What I didn’t enjoy about this novel: Some of the choices these women made were abominable. I can’t get into it without major spoilers, but sheesh. I just feel so appalled and disgusted by some of the choices here. Sure, fictional characters should be complex and layered and deeply flawed, just like real people. And none of the actions the characters took seemed out of character or unearned. Plus the fact that the characters did what they did certainly made for absolutely gripping reading. So in that way, the thing I hate the most about this book is one of its biggest strengths. But… yuck. My skin crawls. 

Relatedly, the other thing I disliked is that I feel that maybe there was no redemption for some of the worst behavior. Again, true to life. But I wanted something more, something that indicated remorse or acknowledgment of the betrayals that went on here. I hope it’s not a spoiler to say that we get a glimpse of Sam’s future – and through her eyes, an even slimmer glimpse at Elisabeth’s – but I wanted MORE. I wanted to know how the truth came out… or how it chiseled a hole in the character’s psyche… or forced her to become a better person because of it. 

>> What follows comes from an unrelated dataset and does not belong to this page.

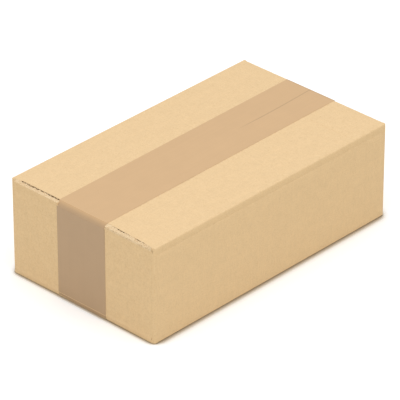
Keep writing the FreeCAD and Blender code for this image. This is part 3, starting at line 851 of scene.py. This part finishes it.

Should you read this book? Oh yes. It is absorbing prose with complicated characters who do some truly wild things to one another and the people they love. I bet you won’t be able to put it down. 

One thought on “Friends and Strangers by J. Courtney Sullivan

  1. I have this same problem with characters making bad choices – even when I dislike the characters. It’s partly the horror of watching a train wreck or anticipating one, but I think it is also that I am the eldest of four and used to providing advice and fixing things, if I can. I don’t like feeling helpless. This is why, recently, I have decided that although I love mysteries and suspense fiction I don’t really like psychological suspense because it’s full of people making bad choices. I know that sounds silly when crime fiction is full of murders, the ultimate bad choice, but they usually get punished!